### DATA
···

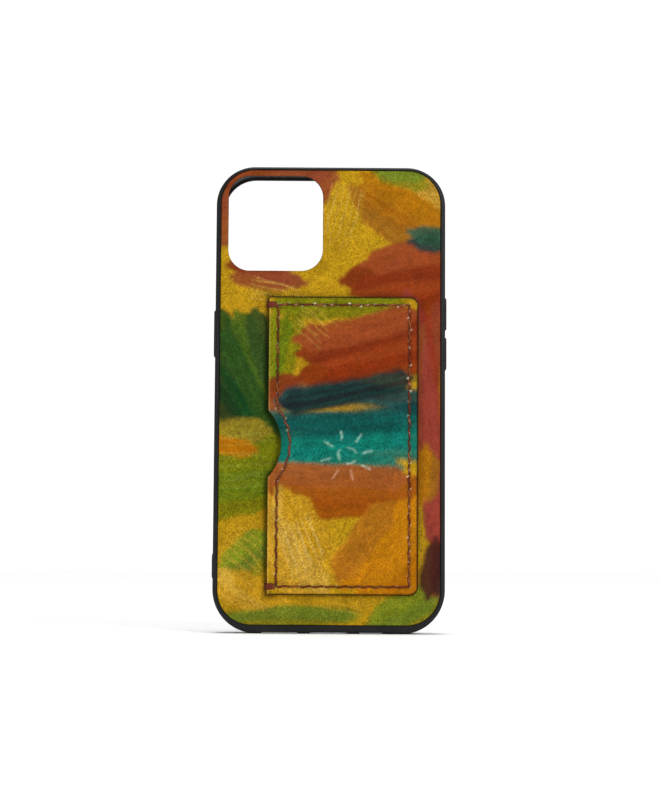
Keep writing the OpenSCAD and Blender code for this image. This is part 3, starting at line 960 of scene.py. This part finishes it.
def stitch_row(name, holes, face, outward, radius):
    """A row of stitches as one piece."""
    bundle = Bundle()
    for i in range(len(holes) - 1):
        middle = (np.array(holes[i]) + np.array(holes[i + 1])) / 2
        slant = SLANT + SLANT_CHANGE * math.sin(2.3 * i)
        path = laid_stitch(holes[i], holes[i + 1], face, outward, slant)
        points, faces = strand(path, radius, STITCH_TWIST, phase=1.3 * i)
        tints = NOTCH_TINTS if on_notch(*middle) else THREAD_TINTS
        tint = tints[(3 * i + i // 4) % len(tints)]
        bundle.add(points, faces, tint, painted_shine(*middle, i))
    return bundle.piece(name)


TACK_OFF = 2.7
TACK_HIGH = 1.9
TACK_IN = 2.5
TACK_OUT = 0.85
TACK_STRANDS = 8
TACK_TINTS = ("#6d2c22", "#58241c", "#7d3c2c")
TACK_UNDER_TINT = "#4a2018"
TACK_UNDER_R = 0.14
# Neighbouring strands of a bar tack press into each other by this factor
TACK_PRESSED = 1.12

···

### WORK INSTRUCTIONS
Copy out every line of the data above, exactly as given.

### EXERCISE SOLUTION
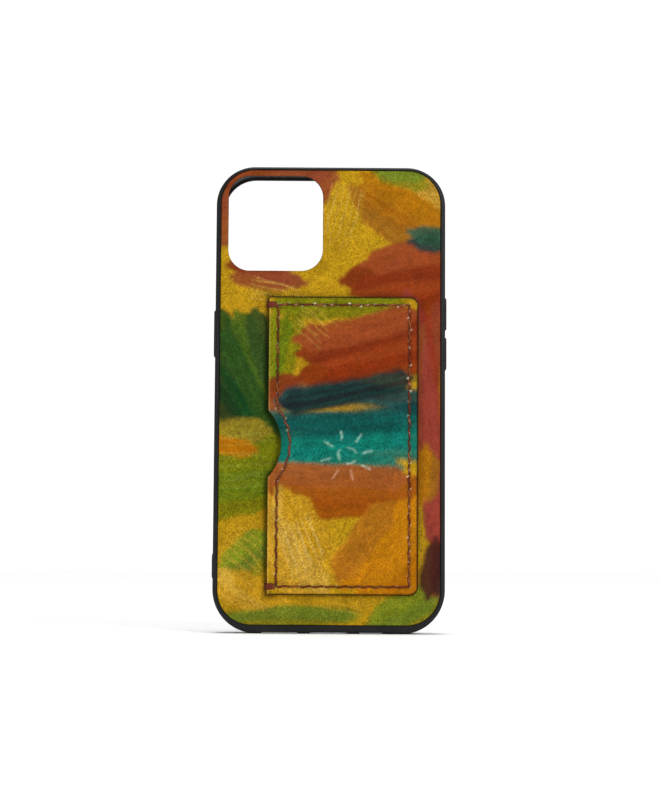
Keep writing the OpenSCAD and Blender code for this image. This is part 3, starting at line 960 of scene.py. This part finishes it.
def stitch_row(name, holes, face, outward, radius):
    """A row of stitches as one piece."""
    bundle = Bundle()
    for i in range(len(holes) - 1):
        middle = (np.array(holes[i]) + np.array(holes[i + 1])) / 2
        slant = SLANT + SLANT_CHANGE * math.sin(2.3 * i)
        path = laid_stitch(holes[i], holes[i + 1], face, outward, slant)
        points, faces = strand(path, radius, STITCH_TWIST, phase=1.3 * i)
        tints = NOTCH_TINTS if on_notch(*middle) else THREAD_TINTS
        tint = tints[(3 * i + i // 4) % len(tints)]
        bundle.add(points, faces, tint, painted_shine(*middle, i))
    return bundle.piece(name)


TACK_OFF = 2.7
TACK_HIGH = 1.9
TACK_IN = 2.5
TACK_OUT = 0.85
TACK_STRANDS = 8
TACK_TINTS = ("#6d2c22", "#58241c", "#7d3c2c")
TACK_UNDER_TINT = "#4a2018"
TACK_UNDER_R = 0.14
# Neighbouring strands of a bar tack press into each other by this factor
TACK_PRESSED = 1.12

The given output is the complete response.